The last 2 games I've done on continents has left me isolated, which makes Immortal a LOT easier. I don't know if I should complain or not, though. I have had up to 4 civs on the same continent though.
 
G&K surely did something to the maps - I've mostly played continents but general observations apply to other maps as well.

5-3 is by far the most common start with continents though it may in practice be (3+2)-3 subcontinents divided by coastal tiles. Also far more often than previously one starts with own subcontinent whether it's 4-4 or 5-3 (3-5).
I like the versatility compared to vanilla but otherwise I'm not happy with the maps. Continents are often only few tiles wide or there's a huge lake in the middle so the map heavily limits the expansion making a civilization a line of cities instead of more rounded ones.
Another result of narrow landmasses is that quite often each civ start with their own peninsula which makes early turns peaceful until civs start having borders in the middle of a X-shaped continent.
Continents like a smaller pangaea are very rare and pangaeas have a lot more choke points than there used to be.

Obviously setting low sea level would provide larger land masses but it'd also effectively end the sailing around the continent - a feature which already is too rare.

G
 
You could simply try diffrent map scripts, I believe Fractal is similiar to Continents, and I think that guarantees (I THINK) two continents only.

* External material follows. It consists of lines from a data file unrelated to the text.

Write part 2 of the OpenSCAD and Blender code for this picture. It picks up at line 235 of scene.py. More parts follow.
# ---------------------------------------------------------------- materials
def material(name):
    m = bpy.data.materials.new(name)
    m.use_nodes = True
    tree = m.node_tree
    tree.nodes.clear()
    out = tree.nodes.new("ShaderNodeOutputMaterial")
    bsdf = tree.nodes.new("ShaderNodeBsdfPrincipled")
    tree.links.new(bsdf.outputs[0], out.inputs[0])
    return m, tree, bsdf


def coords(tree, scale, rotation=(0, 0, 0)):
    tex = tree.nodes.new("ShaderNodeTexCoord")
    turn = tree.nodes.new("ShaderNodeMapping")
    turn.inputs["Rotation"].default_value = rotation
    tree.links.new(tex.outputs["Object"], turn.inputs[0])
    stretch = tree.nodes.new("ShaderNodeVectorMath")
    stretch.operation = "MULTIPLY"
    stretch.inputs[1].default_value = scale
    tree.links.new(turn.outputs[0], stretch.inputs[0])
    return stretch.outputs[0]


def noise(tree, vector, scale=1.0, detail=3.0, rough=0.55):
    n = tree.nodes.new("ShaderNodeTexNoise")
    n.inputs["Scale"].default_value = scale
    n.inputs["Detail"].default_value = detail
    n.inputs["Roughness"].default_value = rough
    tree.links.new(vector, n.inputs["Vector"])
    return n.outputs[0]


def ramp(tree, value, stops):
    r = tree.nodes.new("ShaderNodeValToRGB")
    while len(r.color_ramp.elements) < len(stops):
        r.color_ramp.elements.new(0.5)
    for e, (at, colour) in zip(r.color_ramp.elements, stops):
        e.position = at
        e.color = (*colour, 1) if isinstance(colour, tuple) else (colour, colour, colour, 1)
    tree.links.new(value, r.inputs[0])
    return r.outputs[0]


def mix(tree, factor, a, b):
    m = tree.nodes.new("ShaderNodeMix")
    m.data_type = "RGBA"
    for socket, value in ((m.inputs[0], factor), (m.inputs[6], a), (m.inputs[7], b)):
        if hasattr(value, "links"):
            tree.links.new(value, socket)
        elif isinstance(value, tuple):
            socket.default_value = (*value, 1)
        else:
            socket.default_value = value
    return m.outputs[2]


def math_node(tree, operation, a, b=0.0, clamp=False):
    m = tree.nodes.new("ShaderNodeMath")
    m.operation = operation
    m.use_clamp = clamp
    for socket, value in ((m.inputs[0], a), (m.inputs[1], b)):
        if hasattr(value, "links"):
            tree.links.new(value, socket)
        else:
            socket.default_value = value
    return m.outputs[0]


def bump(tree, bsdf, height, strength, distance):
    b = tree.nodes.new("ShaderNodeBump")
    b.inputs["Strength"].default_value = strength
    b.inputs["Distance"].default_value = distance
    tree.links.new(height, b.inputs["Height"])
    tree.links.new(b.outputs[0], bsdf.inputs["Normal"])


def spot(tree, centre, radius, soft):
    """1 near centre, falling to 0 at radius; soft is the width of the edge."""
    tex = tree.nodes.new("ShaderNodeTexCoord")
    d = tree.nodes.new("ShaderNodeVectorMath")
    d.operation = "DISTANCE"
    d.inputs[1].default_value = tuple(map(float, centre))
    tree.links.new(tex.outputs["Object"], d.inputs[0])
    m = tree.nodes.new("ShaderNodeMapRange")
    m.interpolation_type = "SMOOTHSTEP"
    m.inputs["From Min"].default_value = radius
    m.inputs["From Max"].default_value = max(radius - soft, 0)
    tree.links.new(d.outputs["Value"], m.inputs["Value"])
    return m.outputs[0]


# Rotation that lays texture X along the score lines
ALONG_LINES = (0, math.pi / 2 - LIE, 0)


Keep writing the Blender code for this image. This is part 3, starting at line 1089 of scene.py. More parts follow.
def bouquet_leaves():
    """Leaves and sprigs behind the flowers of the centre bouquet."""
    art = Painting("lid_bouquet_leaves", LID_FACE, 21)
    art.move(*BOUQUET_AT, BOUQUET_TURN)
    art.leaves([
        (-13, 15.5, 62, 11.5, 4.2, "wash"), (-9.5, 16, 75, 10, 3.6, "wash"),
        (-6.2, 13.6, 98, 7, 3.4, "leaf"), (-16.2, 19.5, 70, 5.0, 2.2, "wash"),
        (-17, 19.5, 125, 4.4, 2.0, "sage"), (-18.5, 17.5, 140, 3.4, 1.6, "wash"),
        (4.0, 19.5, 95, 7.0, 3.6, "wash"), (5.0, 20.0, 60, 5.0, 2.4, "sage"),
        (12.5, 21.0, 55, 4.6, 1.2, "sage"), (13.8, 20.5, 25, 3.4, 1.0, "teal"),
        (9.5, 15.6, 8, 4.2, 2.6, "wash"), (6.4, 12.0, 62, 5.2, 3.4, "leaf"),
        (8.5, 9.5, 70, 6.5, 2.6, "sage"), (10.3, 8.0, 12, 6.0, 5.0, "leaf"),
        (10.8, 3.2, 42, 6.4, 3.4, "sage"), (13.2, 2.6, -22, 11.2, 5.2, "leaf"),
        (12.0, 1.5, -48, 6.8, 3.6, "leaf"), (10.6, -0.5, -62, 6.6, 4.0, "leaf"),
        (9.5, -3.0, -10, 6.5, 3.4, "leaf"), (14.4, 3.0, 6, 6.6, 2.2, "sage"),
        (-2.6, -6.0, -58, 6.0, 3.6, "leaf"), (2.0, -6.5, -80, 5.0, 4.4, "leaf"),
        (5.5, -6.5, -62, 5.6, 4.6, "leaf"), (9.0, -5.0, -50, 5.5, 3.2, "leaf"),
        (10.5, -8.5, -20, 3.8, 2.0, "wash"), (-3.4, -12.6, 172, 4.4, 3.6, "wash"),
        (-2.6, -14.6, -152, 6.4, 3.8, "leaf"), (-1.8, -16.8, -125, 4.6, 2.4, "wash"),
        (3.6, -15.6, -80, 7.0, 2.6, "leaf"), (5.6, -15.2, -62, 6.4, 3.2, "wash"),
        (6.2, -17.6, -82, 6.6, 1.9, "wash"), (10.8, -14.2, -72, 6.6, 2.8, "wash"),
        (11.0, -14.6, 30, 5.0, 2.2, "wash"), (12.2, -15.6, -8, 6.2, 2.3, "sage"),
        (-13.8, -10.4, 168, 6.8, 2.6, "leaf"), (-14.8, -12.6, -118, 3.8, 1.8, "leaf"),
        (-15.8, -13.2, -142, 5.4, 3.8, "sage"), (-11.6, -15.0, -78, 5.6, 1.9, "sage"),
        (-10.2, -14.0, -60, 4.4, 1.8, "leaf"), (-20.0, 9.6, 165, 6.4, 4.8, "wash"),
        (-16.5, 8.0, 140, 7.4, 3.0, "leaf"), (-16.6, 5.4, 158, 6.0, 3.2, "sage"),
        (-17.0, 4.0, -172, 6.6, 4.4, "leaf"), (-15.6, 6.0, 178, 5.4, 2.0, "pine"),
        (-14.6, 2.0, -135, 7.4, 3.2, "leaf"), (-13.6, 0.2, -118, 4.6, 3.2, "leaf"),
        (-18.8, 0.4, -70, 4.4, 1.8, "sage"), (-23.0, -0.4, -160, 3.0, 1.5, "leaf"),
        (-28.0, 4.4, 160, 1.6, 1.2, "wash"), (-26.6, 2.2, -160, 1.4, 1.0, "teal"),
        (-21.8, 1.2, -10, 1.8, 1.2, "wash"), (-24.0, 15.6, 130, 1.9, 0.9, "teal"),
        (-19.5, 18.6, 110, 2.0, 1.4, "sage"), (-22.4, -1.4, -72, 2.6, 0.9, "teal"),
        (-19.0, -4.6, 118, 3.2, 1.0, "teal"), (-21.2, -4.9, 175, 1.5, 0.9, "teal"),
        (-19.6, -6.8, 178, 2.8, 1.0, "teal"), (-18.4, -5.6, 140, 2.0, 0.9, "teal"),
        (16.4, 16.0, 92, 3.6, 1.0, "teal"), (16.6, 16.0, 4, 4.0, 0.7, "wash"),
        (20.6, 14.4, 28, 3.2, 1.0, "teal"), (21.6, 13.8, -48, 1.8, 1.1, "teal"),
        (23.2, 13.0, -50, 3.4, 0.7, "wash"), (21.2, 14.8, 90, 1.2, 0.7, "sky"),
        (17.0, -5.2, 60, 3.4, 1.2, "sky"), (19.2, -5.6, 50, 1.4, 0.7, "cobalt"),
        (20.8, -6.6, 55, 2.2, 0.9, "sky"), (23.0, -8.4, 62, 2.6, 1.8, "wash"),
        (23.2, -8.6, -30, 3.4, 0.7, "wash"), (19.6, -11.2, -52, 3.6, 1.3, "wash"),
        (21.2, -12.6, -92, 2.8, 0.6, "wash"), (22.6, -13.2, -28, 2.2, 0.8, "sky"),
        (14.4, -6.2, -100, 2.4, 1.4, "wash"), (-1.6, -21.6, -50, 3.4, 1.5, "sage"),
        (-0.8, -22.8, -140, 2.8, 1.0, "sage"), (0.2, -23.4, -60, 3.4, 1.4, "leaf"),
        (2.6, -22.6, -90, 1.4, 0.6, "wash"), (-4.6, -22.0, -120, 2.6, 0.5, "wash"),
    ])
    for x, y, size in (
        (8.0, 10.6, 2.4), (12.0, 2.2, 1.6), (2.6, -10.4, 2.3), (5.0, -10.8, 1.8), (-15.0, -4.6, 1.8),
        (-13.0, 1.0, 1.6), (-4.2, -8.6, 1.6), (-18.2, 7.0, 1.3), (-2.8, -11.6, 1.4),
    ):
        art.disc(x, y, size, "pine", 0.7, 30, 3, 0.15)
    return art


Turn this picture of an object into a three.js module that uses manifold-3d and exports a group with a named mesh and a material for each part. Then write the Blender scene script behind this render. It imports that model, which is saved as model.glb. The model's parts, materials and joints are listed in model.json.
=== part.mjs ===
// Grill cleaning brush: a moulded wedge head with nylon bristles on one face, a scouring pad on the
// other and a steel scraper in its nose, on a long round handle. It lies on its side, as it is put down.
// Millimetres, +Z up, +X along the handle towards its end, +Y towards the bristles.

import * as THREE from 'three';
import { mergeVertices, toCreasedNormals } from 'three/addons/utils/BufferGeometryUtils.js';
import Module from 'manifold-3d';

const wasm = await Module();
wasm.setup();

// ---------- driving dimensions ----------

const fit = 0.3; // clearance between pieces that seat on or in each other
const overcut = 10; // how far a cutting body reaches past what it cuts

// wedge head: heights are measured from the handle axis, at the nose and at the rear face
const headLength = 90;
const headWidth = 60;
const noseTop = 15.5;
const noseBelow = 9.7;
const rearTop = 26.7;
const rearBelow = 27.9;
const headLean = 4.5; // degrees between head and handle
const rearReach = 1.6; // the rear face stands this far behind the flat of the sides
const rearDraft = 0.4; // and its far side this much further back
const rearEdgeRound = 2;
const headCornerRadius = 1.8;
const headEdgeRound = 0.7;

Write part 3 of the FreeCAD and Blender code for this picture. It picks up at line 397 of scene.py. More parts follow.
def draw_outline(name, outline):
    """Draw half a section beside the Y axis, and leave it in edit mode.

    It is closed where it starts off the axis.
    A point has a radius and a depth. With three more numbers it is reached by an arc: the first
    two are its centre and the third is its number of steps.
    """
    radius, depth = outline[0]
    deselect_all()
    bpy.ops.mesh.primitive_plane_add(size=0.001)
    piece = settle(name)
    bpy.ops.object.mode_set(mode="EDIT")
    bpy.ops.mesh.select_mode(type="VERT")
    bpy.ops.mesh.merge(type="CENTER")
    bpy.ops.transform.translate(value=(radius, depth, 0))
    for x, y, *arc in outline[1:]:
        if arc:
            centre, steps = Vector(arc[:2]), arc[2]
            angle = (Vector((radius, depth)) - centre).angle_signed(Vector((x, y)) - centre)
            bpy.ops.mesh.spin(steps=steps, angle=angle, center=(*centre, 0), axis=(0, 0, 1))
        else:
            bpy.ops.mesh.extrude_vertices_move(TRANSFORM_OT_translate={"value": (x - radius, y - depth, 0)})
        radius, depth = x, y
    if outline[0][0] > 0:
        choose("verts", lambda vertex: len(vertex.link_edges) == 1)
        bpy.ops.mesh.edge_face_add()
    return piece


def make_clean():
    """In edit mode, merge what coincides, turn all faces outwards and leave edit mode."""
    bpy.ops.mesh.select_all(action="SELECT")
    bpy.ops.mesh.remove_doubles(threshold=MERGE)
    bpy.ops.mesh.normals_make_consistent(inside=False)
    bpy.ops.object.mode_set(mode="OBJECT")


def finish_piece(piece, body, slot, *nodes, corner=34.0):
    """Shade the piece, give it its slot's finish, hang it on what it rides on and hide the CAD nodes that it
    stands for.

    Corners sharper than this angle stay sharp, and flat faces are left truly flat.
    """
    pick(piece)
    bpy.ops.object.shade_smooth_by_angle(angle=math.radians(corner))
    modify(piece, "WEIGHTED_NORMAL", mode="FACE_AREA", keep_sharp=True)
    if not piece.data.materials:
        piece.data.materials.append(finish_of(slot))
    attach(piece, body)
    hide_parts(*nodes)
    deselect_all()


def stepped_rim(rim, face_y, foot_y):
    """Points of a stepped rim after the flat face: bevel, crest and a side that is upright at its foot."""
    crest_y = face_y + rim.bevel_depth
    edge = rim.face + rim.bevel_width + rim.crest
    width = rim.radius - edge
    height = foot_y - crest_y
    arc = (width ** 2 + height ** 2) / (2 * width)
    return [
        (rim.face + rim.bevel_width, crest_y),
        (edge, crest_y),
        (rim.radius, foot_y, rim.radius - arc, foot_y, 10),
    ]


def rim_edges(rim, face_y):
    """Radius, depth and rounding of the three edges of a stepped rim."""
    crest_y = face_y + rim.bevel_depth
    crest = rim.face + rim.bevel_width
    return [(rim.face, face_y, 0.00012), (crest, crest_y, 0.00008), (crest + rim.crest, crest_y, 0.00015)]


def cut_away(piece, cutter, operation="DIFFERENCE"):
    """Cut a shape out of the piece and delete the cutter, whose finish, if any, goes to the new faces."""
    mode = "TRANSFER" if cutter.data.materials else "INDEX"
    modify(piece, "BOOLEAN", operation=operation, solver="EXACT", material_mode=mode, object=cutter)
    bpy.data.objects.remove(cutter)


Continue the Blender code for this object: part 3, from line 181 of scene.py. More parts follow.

What I do miss is the options you had in Civ 4, where you had the ability to choose number of continents, not sure if that was a custom made script or an original.

Strange, i dont see a fractal option in my game...
 
You could simply try diffrent map scripts, I believe Fractal is similiar to Continents, and I think that guarantees (I THINK) two continents only.

What I do miss is the options you had in Civ 4, where you had the ability to choose number of continents, not sure if that was a custom made script or an original.

My experience with fractal is that it usually gives me a pangaea with a more interesting shape, typically including some narrow sections of land that can serve as choke points.

I wouldn't mind an option with three continents of three civs each....
 
G&K surely did something to the maps - I've mostly played continents but general observations apply to other maps as well.

Continents are often only few tiles wide or there's a huge lake in the middle so the map heavily limits the expansion making a civilization a line of cities instead of more rounded ones.

I tried again as William. Got a continent with five civs on it to start. Then I learned that all of my cities were on a large inland sea that did not connect to the ocean. Not much room to use sea beggars in that configuration.
 
My experience with fractal is that it usually gives me a pangaea with a more interesting shape, typically including some narrow sections of land that can serve as choke points.
It's not always a pangaea, but it can be quite common. I find Fractal the middle ground between Pangaea and Continents. It can be reaaally wonky if you choose to play with a ocean bias civ sometimes.
 
I keep getting very un-continent-like starts when using the Continents map script. Here's the latest:
Spoiler :

Which part of "I'd like a continents start" suggests that being completely isolated is the kind of game I'd like to play today?
 
I'm guessing there is a shallow water connection to a southern landmass.

Nope. I played on just long enough to confirm that it does not connect to anything else.
 
I agree that a 5 - 3 split is the most common (it's what I'm playing at present from a random map start).